What would be the implications of the Ukrainian conflict on the second age nuclear powers as well as those nations that are a screw turn away from achieving nuclear weaponisation? The message is both portentous and crisp –those Westphalian entities who make the cardinal error of giving up their nuclear arsenals do so at their own peril. That was precisely the lesson North Korea internalised after Libya fell in 2011. Even Iran, notwithstanding the decades of  negotiations  with the West, is still in no mood to give up on the nuclear option.

The incapacity of the US to implement its Budapest guarantees would also reverberate in allied capitals that rely on America’s military assurances for their safety. It should come as no surprise now if Japan, South Korea, Australia or many other nations in Europe itself pursue their own nuclear deterrent. If Americans want to know why they should come out their current inertia of Jeffersonianism nuclear proliferation is the six hundred pound gorilla in the room.

In the past, South Africa had developed its own atomic weapon and had a neat stockpile of nuclear weapons  but got rid of its arsenal voluntarily as it made its tryst with destiny to end apartheid. Brazil and Argentina, from the 1960s to the 1980s, scurried to build their own atomic weapons, but both eventually proscribed their programmes. Libya ended its efforts to obtain weapons of mass destruction in the early 2000s and, ultimately, the Gaddafi regime paid for it with their lives.

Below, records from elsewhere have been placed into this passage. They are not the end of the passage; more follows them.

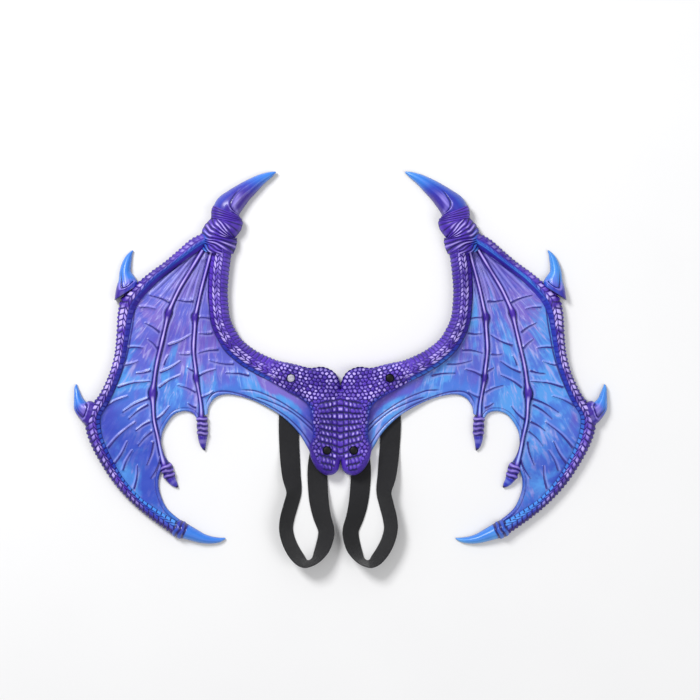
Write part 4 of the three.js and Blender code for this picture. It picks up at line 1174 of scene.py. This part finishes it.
def back_finish():
    """The unpainted back of the foam: dark, with open pores and a little overspray."""
    finish = Finish("foam_back", {"Specular IOR Level": 0.3})
    cloud = finish.noise(14, 5)
    base = finish.mix(finish.ease(cloud, 0.4, 0.75), colour(30, 28, 44), colour(46, 40, 78))
    pores = finish.bump(finish.noise(700, 3), 0.25 * MM)
    return finish.wear(Base_Color=base, Roughness=0.72 + cloud * 0.2, Normal=pores)


def elastic_finish():
    """Woven elastic: fine ribs along the band, crossed by the weft."""
    finish = Finish("woven_elastic",
                    {"Specular IOR Level": 0.35, "Sheen Weight": 0.25, "Sheen Roughness": 0.4})
    along, across = finish.value("along"), finish.value("across")
    warp = (across * (2 * math.pi / (1.1 * MM))).math("SINE", across * (2 * math.pi / (1.1 * MM)))
    weft = (along * (2 * math.pi / (0.7 * MM))).math("SINE", along * (2 * math.pi / (0.7 * MM)) + warp * 1.4)
    thread = warp * 0.6 + weft * 0.4
    base = finish.mix(finish.ease(thread, -0.9, 1), colour(12, 12, 14), colour(38, 38, 42))
    base = finish.mix(finish.noise(30, 4) * 0.35, base, colour(22, 22, 25))
    return finish.wear(Base_Color=base, Roughness=0.62 + finish.noise(200, 2) * 0.2,
                       Normal=finish.bump(thread, 0.12 * MM))


def cap_finish(pale):
    """Smooth cap with faint handling marks: near-black, and pale grey and partly metallic for the upper left
    cap.
    """
    name = "pale_grey_cap" if pale else "black_cap_plastic"
    if name in bpy.data.materials:
        return bpy.data.materials[name]
    finish = Finish(name, {"Specular IOR Level": 0.5 if pale else 0.25, "Metallic": 0.35 if pale else 0})
    cloud = finish.noise(300, 4)
    dark, light = colour(6, 6, 9), colour(16, 16, 21)
    if pale:
        dark, light = colour(140, 138, 160), colour(200, 198, 214)
    base = finish.mix(finish.ease(cloud, 0.3, 0.7), dark, light)
    return finish.wear(Base_Color=base, Roughness=0.4 + cloud * 0.25,
                       Normal=finish.bump(finish.noise(900, 2), 0.03 * MM))


# Everything put together


def smooth(piece, degrees):
    """Smooth shading, but for edges sharper than that."""
    bpy.ops.object.select_all(action="DESELECT")
    piece.select_set(True)
    bpy.context.view_layer.objects.active = piece
    bpy.ops.object.shade_smooth_by_angle(angle=math.radians(degrees))


def foam_piece(piece, top, back):
    """Paint on the front, plain foam on the faces that look down, in place of the moulding's solid."""
    piece.data.materials.append(top)
    piece.data.materials.append(back)
    normals = np.zeros(len(piece.data.polygons) * 3, np.float32)
    piece.data.polygons.foreach_get("normal", normals)
    down = normals.reshape(-1, 3)[:, 2] < -0.6
    piece.data.polygons.foreach_set("material_index", down.astype(np.int32))
    smooth(piece, 55)
    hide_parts("wings")
    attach(piece, "root")


def build():
    back = back_finish()
    for side, shift in (("right", 0.06), ("left", -0.08)):
        foam = foam_finish(f"{side}_foam", 1.0, shift)
        claws = claw_finish(f"{side}_claw", 0.05 if side == "right" else -0.08)
        web = membrane_finish(f"{side}_membrane_paint", *((-0.09, 0.3) if side == "right" else (0, 0.25)))
        for piece in half_moulding(side):
            top = claws if "claw" in piece.name else web if "membrane" in piece.name else foam
            foam_piece(piece, top, back)
    pad = centre_pad()
    foam_piece(pad, foam_finish("pad_foam", 0.9, -0.05), back)
    elastic = elastic_finish()
    for side in ("right", "left"):
        band = strap(side)
        band.data.materials.append(elastic)
        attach(band, "root")
    for piece in fixings():
        smooth(piece, 50)
        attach(piece, "root")


def stage():
    """A plain pale floor, soft studio light and the camera straight above."""
    bpy.ops.object.select_all(action="DESELECT")
    bpy.ops.mesh.primitive_plane_add(size=FLOOR_SIDE, location=(0, 0, -FLOOR_GAP))
    floor = bpy.context.active_object
    floor.name = "floor"
    finish = Finish("floor_paper", {"Specular IOR Level": 0.2, "Roughness": 0.9})
    finish.wear(Base_Color=finish.mix(finish.noise(4, 3), (0.86, 0.86, 0.87, 1), (0.9, 0.9, 0.905, 1)))
    floor.data.materials.append(finish.material)
    for name, spot, size, power in (
        ("key_light", (-1.5, 1.7, 2.3), 1.0, 82),
        ("fill_light", (1.9, -0.7, 2.4), 1.8, 26),
    ):
        lamp = bpy.data.lights.new(name, "AREA")
        lamp.size = size
        lamp.energy = power
        holder = bpy.data.objects.new(name, lamp)
        holder.location = spot
        holder.rotation_euler = (-Vector(spot)).to_track_quat("-Z", "Y").to_euler()
        bpy.context.collection.objects.link(holder)
    world = bpy.data.worlds.new("studio")
    world.use_nodes = True
    world.node_tree.nodes["Background"].inputs["Color"].default_value = (1, 1, 1, 1)
    world.node_tree.nodes["Background"].inputs["Strength"].default_value = SKY_LIGHT
    bpy.context.scene.world = world
    bpy.context.scene.view_settings.view_transform = "Standard"
    view = bpy.data.cameras.new("camera")
    view.sensor_width = 36
    view.lens = view.sensor_width * CAMERA_HEIGHT / SEEN_WIDTH
    camera = bpy.data.objects.new("camera", view)
    camera.location = (*CAMERA_SPOT, CAMERA_HEIGHT)
    bpy.context.collection.objects.link(camera)
    bpy.context.scene.camera = camera


build()
stage()
bpy.context.view_layer.update()
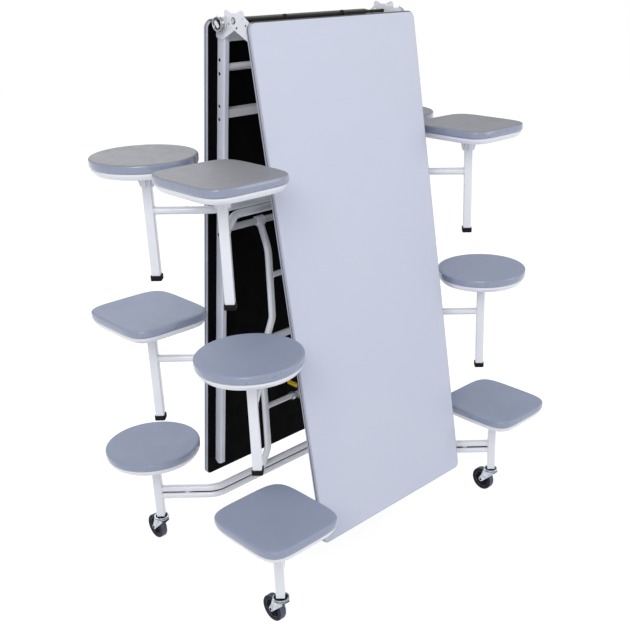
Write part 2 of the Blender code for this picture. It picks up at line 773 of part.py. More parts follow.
# Casters
def caster_fork(trail):
    """The swivel race, crown and two fork legs with the wheel's axle, trail along y."""
    side, up = Vector((1, 0, 0)), Vector((0, 1, 0))
    race_low = CASTER_HEIGHT - FIT - CROWN_DROP
    crown_low = race_low - CROWN_THICKNESS
    inside = HUB_WIDTH / 2 + FIT
    outside = inside + FORK_WALL

    def disc(radius, low, high, sides=ROUND_SIDES):
        return loft([circle_ring(Vector((0, 0, z)), side, up, radius, sides) for z in (low, high)])

    crown = disc(CROWN_RADIUS, crown_low, race_low + OVERRUN / 2)
    parts = [disc(RACE_RADIUS, race_low, CASTER_HEIGHT - FIT)]
    heel = crown_low + CROWN_THICKNESS / 2 - FORK_HEEL / 2
    toward = math.copysign(1.0, trail)
    leg = hull_outline(((-toward * FORK_SHOULDER, heel, FORK_HEEL),
                        (toward * FORK_SHOULDER, heel, FORK_HEEL),
                        (trail, WHEEL_RADIUS, FORK_EYE)), TUBE_SIDES)
    for way in (-1, 1):
        parts.append(prism_x(leg, way * inside, way * outside))
    parts.append(bar_x(-outside - OVERRUN, outside + OVERRUN, trail, WHEEL_RADIUS,
                       WHEEL_AXLE_RADIUS))
    fork = union(crown, parts)
    socket = disc(bore_radius(KINGPIN_RADIUS), CASTER_HEIGHT - KINGPIN_LENGTH - 2 * FIT,
                  CASTER_HEIGHT + OVERRUN)
    return cut(fork, [socket])


def caster_wheel(trail):
    """A solid tyre and hub in one, with recessed sides and a bore for the axle."""
    hub, half = HUB_WIDTH / 2, WHEEL_WIDTH / 2
    bore = bore_radius(WHEEL_AXLE_RADIUS, WHEEL_SIDES)
    tread = WHEEL_RADIUS / math.cos(math.pi / WHEEL_SIDES)
    near = ((-hub, bore), (-hub, HUB_RADIUS), (-half + WHEEL_RECESS, HUB_RADIUS),
            (-half, tread - WHEEL_RIM), (-half, tread - WHEEL_SHOULDER),
            (-half + WHEEL_SHOULDER, tread))
    far = tuple((-x, radius) for x, radius in reversed(near))
    return lathe_x(near + far, trail, WHEEL_RADIUS, WHEEL_SIDES)


# Lock
def lock_span():
    """The distance between the two lowest stretchers, back to front."""
    pivot_y = PIVOT_Y * math.cos(LEAN) + PIVOTS[-1] * math.sin(LEAN)
    return 2 * (pivot_y + BOW_Y)


def lock_hook():
    """A hooked bar that hangs on the back stretcher, with a grip to lift it by."""
    span = lock_span()
    half = LOCK_THICKNESS / 2
    bore = bore_radius(STRETCHER_RADIUS)
    hub = bore + LOCK_HUB_WALL
    mouth = bore_radius(STRETCHER_RADIUS + LOCK_HOOK_PLAY)
    arm = prism_x(hull_outline(((0.0, LOCK_ARM_RISE, LOCK_ARM_HALF),
                                (-span, LOCK_ARM_RISE, LOCK_ARM_HALF))), -half, half)
    parts = [bar_x(-LOCK_HUB_WIDTH / 2, LOCK_HUB_WIDTH / 2, 0.0, 0.0, hub),
             bar_x(-half, half, -span, 0.0, mouth + LOCK_HOOK_WALL)]
    handle = ((-LOCK_HANDLE_BACK, LOCK_ARM_RISE), (-LOCK_HANDLE_BACK, LOCK_HANDLE_RISE),
              (LOCK_HANDLE_REACH, LOCK_HANDLE_RISE))
    for start, end in zip(handle, handle[1:]):
        outline = hull_outline(((*start, LOCK_HANDLE_HALF), (*end, LOCK_HANDLE_HALF)))
        parts.append(prism_x(outline, -half, half))
    hook = union(arm, parts)
    reach = mouth + LOCK_HOOK_WALL + OVERRUN
    below = prism_x(((-span - reach, -reach), (-span + reach, -reach),
                     (-span + reach, -LOCK_HOOK_LIP), (-span - reach, -LOCK_HOOK_LIP)),
                    -half - OVERRUN, half + OVERRUN)
    open_below = prism_x(((-span - mouth, -reach), (-span + mouth, -reach),
                          (-span + mouth, 0.0), (-span - mouth, 0.0)),
                         -half - OVERRUN, half + OVERRUN)
    far = LOCK_HUB_WIDTH / 2 + OVERRUN
    return cut(hook, [bar_x(-far, far, 0.0, 0.0, bore), bar_x(-far, far, -span, 0.0, mouth),
                      open_below, below])


# Assembly
def build_casters(half, frame_empty, mats):
    """The lowest frame's casters. All four trail the same way, as in a straight push."""
    away = 1.0 if half == "back" else -1.0
    trail = away * CASTER_TRAIL
    for side in (-1, 1):
        name = f"{half}_{side_name(half, side)}"
        swivel = joint_empty(f"caster_swivel_{name}", (side * SEAT_X, SEAT_REACH, -PIVOT_HEIGHT),
                             parent=frame_empty)
        place(caster_fork(trail), f"caster_fork_{name}", mats["zinc"], swivel)
        axle = joint_empty(f"caster_axle_{name}", (0.0, trail, WHEEL_RADIUS), parent=swivel)
        wheel = caster_wheel(0.0)
        bmesh.ops.translate(wheel, verts=wheel.verts, vec=(0.0, 0.0, -WHEEL_RADIUS))
        place(wheel, f"caster_wheel_{name}", mats["wheel"], axle)


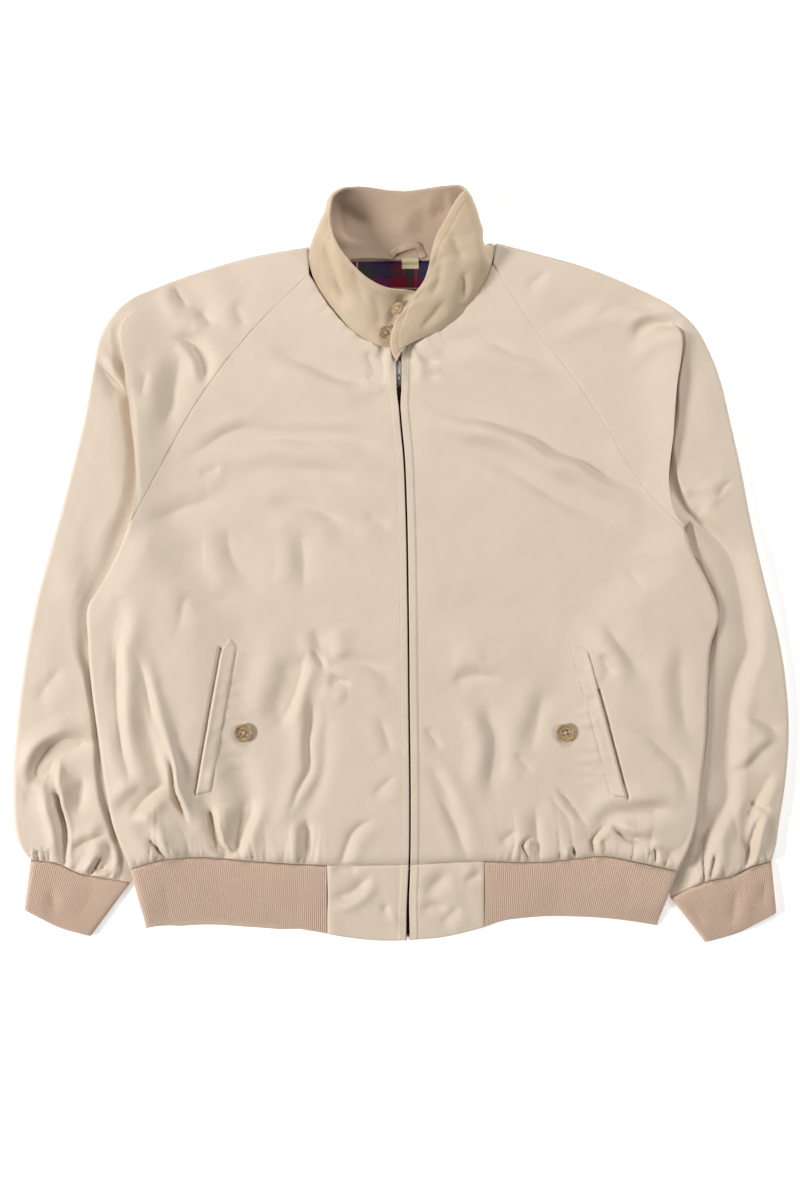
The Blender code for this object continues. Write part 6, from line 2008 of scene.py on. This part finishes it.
class JACKET_OT_cuffs(bpy.types.Operator):
    """Knit both cuffs"""

    bl_idname = "jacket.cuffs"
    bl_label = "Cuffs"

    def execute(self, context):
        sew_cuffs()
        return {"FINISHED"}


class JACKET_OT_tabs(bpy.types.Operator):
    """Sew the cloth tabs beside the zip"""

    bl_idname = "jacket.tabs"
    bl_label = "Waistband tabs"

    def execute(self, context):
        sew_tabs()
        return {"FINISHED"}


class JACKET_OT_collar(bpy.types.Operator):
    """Sew the collar's two plies"""

    bl_idname = "jacket.collar"
    bl_label = "Collar"

    def execute(self, context):
        sew_collar()
        return {"FINISHED"}


class JACKET_OT_neck(bpy.types.Operator):
    """Line the neck, with its hanger loop and blank label"""

    bl_idname = "jacket.neck"
    bl_label = "Lining, loop and label"

    def execute(self, context):
        line_neck()
        return {"FINISHED"}


class JACKET_OT_pockets(bpy.types.Operator):
    """Sew the folded strips of the pockets"""

    bl_idname = "jacket.pockets"
    bl_label = "Pockets"

    def execute(self, context):
        sew_welts()
        return {"FINISHED"}


class JACKET_OT_buttons(bpy.types.Operator):
    """Turn the buttons and tie them on"""

    bl_idname = "jacket.buttons"
    bl_label = "Buttons"

    def execute(self, context):
        sew_buttons(context.scene.jacket_trims)
        return {"FINISHED"}


class JACKET_OT_zip(bpy.types.Operator):
    """Make the zip's teeth, slider and pull tab"""

    bl_idname = "jacket.zip"
    bl_label = "Zip"

    def execute(self, context):
        close_zip(context.scene.jacket_trims)
        return {"FINISHED"}


class JACKET_OT_stitching(bpy.types.Operator):
    """Topstitch zip, seams, collar and pockets"""

    bl_idname = "jacket.stitching"
    bl_label = "Topstitching"

    def execute(self, context):
        topstitch(context.scene.jacket_trims)
        return {"FINISHED"}


class JACKET_OT_stage(bpy.types.Operator):
    """Set up floor, lights and camera"""

    bl_idname = "jacket.stage"
    bl_label = "Stage"

    def execute(self, context):
        dress_stage(context.scene.jacket_stage)
        return {"FINISHED"}


STEPS = [JACKET_OT_back, JACKET_OT_sleeves, JACKET_OT_fronts, JACKET_OT_ribs, JACKET_OT_cuffs, JACKET_OT_tabs,
         JACKET_OT_collar, JACKET_OT_neck, JACKET_OT_pockets, JACKET_OT_buttons, JACKET_OT_zip,
         JACKET_OT_stitching, JACKET_OT_stage]


class JACKET_PT_build(bpy.types.Panel):
    """The jacket's colours, sizes and steps"""

    bl_label = "Harrington jacket"
    bl_idname = "JACKET_PT_build"
    bl_space_type = "VIEW_3D"
    bl_region_type = "UI"
    bl_category = "Jacket"

    def draw(self, context):
        scene = context.scene
        for group in (scene.jacket_cloth, scene.jacket_trims, scene.jacket_stage):
            column = self.layout.column(align=True)
            for key in group.bl_rna.properties.keys():
                if key not in ("rna_type", "name"):
                    column.prop(group, key)
        for step in STEPS:
            self.layout.operator(step.bl_idname)


CLASSES = [JacketCloth, JacketTrims, JacketStage, *STEPS, JACKET_PT_build]


def register():
    for made in CLASSES:
        bpy.utils.register_class(made)
    bpy.types.Scene.jacket_cloth = PointerProperty(type=JacketCloth)
    bpy.types.Scene.jacket_trims = PointerProperty(type=JacketTrims)
    bpy.types.Scene.jacket_stage = PointerProperty(type=JacketStage)


def unregister():
    for name in ("jacket_cloth", "jacket_trims", "jacket_stage"):
        delattr(bpy.types.Scene, name)
    for made in reversed(CLASSES):
        bpy.utils.unregister_class(made)


def main():
    register()
    for step in STEPS:
        getattr(bpy.ops.jacket, step.bl_idname.split(".")[1])()


if __name__ == "__main__":
    main()
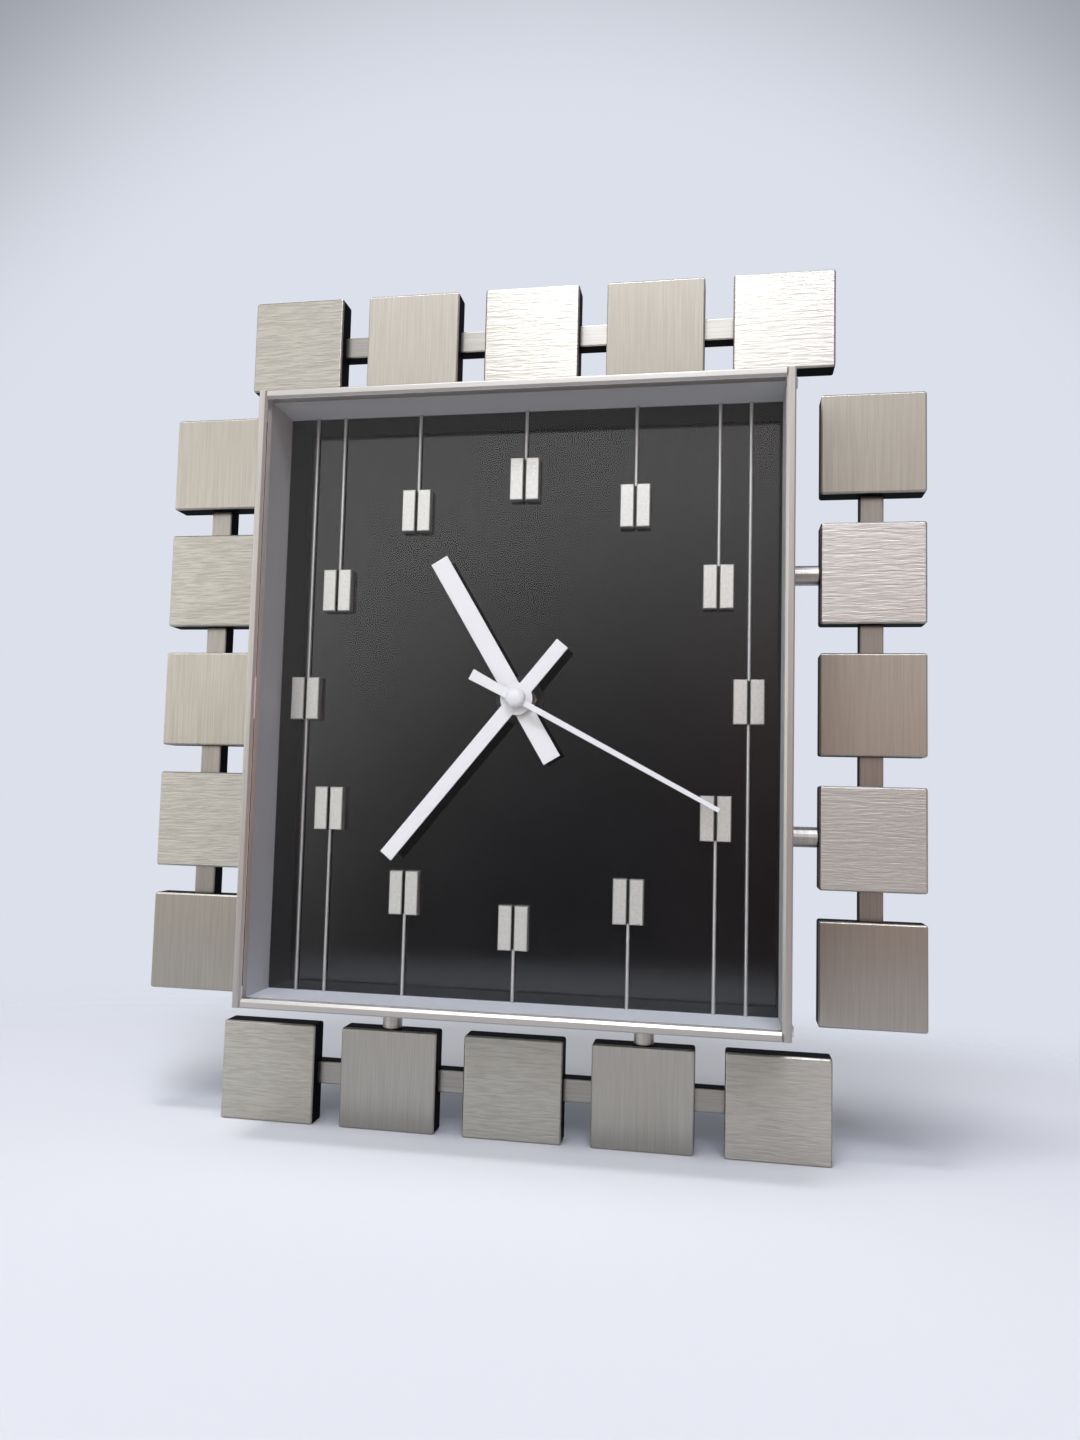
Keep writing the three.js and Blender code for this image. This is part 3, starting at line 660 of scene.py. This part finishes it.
# Cell: an AA cell in a plain blue film, which lies in the movement's bay. Its ends are bare
# nickel-plated steel.
cell_film = plain_metal("plain cell film", (0.10, 0.19, 0.30), (0.13, 0.23, 0.36),
                        (0.25, 0.33), cycles=300, depth=2e-6, metallic=0.6)
nickel = plain_metal("nickel plate", (0.56, 0.55, 0.52), (0.66, 0.65, 0.62),
                     (0.16, 0.26), cycles=300, depth=1e-6)
cell_edge = 0.0002
cell_smooth_angle = 50
cell_end_facing = 0.5
nub_length = 0.0012
cell_low, cell_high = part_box("battery_cell")
bm = refined("battery_cell", cell_edge, segments=3)
for face in bm.faces:
    on_nub = face.calc_center_median().x > cell_high.x - nub_length
    face.material_index = int(abs(face.normal.x) > cell_end_facing or on_nub)
cell = finished(bm, "film_wrapped_cell", [cell_film, nickel], cell_smooth_angle)
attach(cell, "case")
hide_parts("battery_cell")

# Contacts: a bent leaf of nickel-plated spring steel presses on each end of the cell. Each is
# cut from thin strip and folded to a shallow hump.
leaf_thick = 0.0003
leaf_half_width = 0.0036
leaf_half_height = 0.0064
leaf_rest = 0.0006
leaf_touch = 0.0001
leaf_bends = ((1.0, 0.0), (0.45, 0.0), (0.15, 1.0), (-0.15, 1.0), (-0.45, 0.0), (-1.0, 0.0))
leaf_smooth_angle = 60
cell_middle = (cell_low + cell_high) / 2
for end, cell_end, away in (("flat", cell_low.x, -1), ("nub", cell_high.x, 1)):
    bm = bmesh.new()
    near = cell_end + away * leaf_rest
    far = near + away * leaf_thick
    corners = [(near, -leaf_half_width), (far, -leaf_half_width),
               (far, leaf_half_width), (near, leaf_half_width)]
    top = cell_middle.y + leaf_half_height
    section = bm.faces.new([bm.verts.new((x, top, cell_middle.z + z)) for x, z in corners])
    for (height, push), (next_height, next_push) in zip(leaf_bends, leaf_bends[1:]):
        inwards = -away * (next_push - push) * (leaf_rest - leaf_touch)
        along = (next_height - height) * leaf_half_height
        section = drawn_out(bm, section, (inwards, along, 0))
    added_piece(bm, f"battery_contact_{end}", [nickel], "case", leaf_smooth_angle)

# Knob: a ridged wheel of black moulded plastic at the movement's back. It turns in a recess of
# the case and sets the hands.
knob_plastic = plastic("moulded knob", (0.030, 0.031, 0.033), (0.042, 0.043, 0.046), (0.38, 0.5))
knob_edge = 0.00012
knob = finished(refined("setting_knob", knob_edge), "moulded_knob", [knob_plastic])
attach(knob, "knob")
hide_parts("setting_knob")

Whatever may be the consequences of Russia’s invasion of Ukraine, it has delivered a clear message to all countries who had recessed their nuclear aspirations that, if you forsake your nuclear programmes and make your security hostage to tenuous agreements and conventional deterrence, you wager your future. This inescapable cold reality of life will reorder the entire nuclear non-proliferation architecture in the months ahead.